__Information shown__.
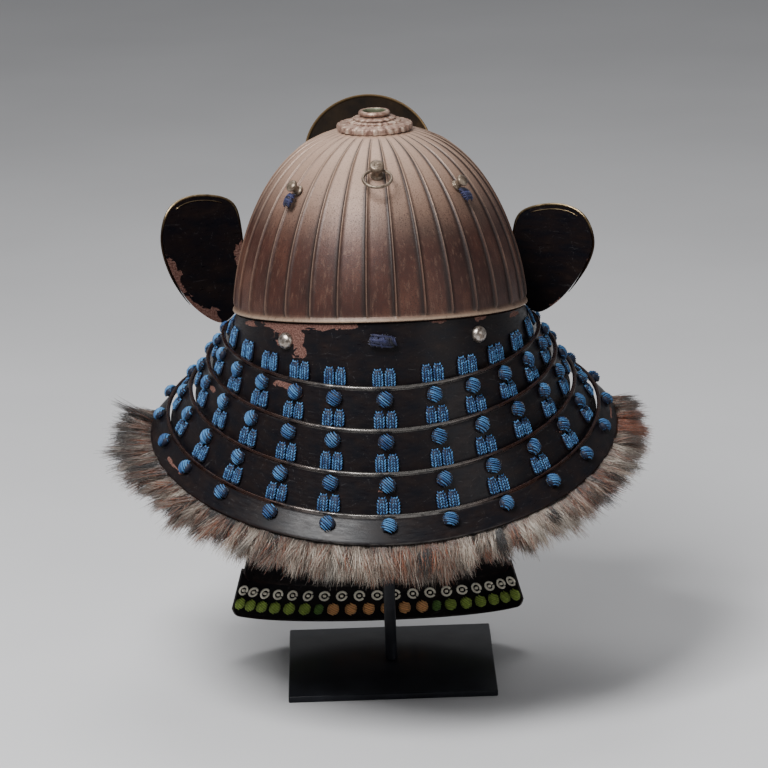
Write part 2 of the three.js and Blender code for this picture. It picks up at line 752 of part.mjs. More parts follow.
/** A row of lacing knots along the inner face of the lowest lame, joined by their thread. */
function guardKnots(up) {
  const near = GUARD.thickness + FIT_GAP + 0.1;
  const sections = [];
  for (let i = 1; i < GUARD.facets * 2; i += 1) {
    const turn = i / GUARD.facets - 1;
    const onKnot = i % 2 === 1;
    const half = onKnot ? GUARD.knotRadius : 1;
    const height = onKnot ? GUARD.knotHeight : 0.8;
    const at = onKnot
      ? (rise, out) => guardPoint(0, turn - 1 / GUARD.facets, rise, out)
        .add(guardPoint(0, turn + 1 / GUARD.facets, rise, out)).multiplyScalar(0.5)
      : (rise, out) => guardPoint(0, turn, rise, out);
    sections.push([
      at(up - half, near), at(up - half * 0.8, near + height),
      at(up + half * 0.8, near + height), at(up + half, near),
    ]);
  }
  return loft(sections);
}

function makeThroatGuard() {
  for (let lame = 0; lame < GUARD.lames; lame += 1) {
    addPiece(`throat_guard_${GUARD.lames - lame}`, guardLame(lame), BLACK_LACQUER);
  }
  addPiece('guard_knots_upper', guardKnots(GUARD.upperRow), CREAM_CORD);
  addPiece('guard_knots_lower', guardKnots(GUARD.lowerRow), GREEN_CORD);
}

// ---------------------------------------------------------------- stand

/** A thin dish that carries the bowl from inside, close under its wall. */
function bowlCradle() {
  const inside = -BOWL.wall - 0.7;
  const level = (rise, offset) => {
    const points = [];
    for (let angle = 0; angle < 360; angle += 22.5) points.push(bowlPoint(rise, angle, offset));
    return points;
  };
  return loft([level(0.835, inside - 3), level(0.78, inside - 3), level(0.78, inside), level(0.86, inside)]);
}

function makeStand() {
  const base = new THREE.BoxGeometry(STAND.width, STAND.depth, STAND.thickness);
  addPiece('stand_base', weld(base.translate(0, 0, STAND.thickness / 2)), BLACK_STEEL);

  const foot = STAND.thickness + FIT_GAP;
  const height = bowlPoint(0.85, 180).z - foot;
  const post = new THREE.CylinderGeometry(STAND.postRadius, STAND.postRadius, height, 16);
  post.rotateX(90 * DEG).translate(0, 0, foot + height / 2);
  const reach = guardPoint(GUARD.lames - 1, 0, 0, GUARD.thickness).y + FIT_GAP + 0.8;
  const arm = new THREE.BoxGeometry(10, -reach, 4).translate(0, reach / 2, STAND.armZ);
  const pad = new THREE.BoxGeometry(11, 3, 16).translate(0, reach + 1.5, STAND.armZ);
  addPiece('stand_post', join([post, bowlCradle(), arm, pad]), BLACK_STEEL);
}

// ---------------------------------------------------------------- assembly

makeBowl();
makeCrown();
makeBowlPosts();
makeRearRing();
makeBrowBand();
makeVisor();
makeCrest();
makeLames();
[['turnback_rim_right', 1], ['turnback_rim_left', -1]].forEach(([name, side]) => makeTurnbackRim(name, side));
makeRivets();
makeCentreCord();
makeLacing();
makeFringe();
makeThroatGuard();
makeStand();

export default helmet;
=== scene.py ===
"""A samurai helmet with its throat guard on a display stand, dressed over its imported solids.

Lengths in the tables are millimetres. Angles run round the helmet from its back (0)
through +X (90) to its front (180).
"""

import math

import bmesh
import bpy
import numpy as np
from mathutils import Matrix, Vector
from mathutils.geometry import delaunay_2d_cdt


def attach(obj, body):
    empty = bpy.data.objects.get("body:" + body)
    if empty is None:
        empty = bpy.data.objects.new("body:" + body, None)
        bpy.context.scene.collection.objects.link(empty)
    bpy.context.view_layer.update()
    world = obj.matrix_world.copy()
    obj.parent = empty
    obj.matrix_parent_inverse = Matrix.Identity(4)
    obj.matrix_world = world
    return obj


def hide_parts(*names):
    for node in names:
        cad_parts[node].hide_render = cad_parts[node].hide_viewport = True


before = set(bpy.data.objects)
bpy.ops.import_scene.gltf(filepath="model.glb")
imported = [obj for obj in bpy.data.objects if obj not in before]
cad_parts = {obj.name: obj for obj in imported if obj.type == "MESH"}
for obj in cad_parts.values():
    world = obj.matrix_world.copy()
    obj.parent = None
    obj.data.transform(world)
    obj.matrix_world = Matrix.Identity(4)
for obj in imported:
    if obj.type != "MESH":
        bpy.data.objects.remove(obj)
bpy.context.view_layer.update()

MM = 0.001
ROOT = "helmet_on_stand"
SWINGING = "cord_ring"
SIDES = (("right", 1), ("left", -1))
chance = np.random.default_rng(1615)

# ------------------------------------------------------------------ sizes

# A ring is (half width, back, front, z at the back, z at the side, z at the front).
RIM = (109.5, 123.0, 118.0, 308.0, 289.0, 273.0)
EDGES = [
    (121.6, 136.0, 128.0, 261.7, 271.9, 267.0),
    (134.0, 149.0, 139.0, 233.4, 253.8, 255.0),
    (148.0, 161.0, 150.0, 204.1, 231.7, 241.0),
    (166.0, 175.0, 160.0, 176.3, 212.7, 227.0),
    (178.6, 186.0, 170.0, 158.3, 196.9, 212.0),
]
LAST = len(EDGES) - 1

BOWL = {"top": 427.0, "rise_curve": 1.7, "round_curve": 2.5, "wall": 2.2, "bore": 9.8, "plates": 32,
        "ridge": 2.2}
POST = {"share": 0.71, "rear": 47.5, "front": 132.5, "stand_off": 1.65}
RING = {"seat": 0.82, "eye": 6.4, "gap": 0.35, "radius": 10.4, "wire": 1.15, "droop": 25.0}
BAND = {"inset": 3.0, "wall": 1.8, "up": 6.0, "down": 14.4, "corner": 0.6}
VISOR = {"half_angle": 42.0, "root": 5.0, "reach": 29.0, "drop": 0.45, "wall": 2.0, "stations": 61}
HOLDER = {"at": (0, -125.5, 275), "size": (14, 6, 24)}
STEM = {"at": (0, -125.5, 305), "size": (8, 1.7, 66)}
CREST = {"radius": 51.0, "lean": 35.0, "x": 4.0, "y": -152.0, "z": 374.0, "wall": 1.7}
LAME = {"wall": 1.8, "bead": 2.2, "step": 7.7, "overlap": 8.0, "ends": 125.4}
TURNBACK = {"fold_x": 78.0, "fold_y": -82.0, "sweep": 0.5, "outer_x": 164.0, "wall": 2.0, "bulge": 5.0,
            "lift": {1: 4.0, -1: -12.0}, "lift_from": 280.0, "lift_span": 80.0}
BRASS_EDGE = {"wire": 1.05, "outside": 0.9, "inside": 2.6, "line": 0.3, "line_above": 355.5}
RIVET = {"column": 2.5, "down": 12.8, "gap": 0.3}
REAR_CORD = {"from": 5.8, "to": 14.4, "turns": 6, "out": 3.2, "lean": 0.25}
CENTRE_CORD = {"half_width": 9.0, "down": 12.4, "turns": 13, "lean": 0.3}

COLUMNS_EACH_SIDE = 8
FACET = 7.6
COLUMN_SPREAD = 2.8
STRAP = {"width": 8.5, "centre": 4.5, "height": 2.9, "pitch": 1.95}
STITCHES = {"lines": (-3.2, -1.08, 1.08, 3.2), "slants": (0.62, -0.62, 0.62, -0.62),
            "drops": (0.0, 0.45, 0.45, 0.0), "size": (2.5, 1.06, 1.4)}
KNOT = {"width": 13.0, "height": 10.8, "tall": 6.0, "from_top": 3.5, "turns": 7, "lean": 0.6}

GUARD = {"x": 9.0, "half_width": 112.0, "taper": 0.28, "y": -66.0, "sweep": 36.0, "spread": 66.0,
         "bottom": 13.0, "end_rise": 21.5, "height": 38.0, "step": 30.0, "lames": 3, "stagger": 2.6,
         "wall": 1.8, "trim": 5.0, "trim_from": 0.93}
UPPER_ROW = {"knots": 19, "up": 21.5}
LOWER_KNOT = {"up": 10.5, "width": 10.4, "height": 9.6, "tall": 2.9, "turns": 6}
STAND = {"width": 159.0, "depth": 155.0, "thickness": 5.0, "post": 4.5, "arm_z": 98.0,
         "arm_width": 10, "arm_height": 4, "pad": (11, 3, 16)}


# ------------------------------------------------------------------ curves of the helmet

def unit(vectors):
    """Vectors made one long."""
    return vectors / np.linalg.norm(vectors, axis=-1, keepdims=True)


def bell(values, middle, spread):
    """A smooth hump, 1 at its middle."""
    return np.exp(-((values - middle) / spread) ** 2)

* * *

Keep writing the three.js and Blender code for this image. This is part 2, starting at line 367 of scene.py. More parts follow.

__What is being asked__. Extract, word for word, every line beginning with the one that holds "makeBowl();" and concluding with the one that holds "obj.parent = empty". Include both of those lines.

__Solution to this task__.
makeBowl();
makeCrown();
makeBowlPosts();
makeRearRing();
makeBrowBand();
makeVisor();
makeCrest();
makeLames();
[['turnback_rim_right', 1], ['turnback_rim_left', -1]].forEach(([name, side]) => makeTurnbackRim(name, side));
makeRivets();
makeCentreCord();
makeLacing();
makeFringe();
makeThroatGuard();
makeStand();

export default helmet;
=== scene.py ===
"""A samurai helmet with its throat guard on a display stand, dressed over its imported solids.

Lengths in the tables are millimetres. Angles run round the helmet from its back (0)
through +X (90) to its front (180).
"""

import math

import bmesh
import bpy
import numpy as np
from mathutils import Matrix, Vector
from mathutils.geometry import delaunay_2d_cdt


def attach(obj, body):
    empty = bpy.data.objects.get("body:" + body)
    if empty is None:
        empty = bpy.data.objects.new("body:" + body, None)
        bpy.context.scene.collection.objects.link(empty)
    bpy.context.view_layer.update()
    world = obj.matrix_world.copy()
    obj.parent = empty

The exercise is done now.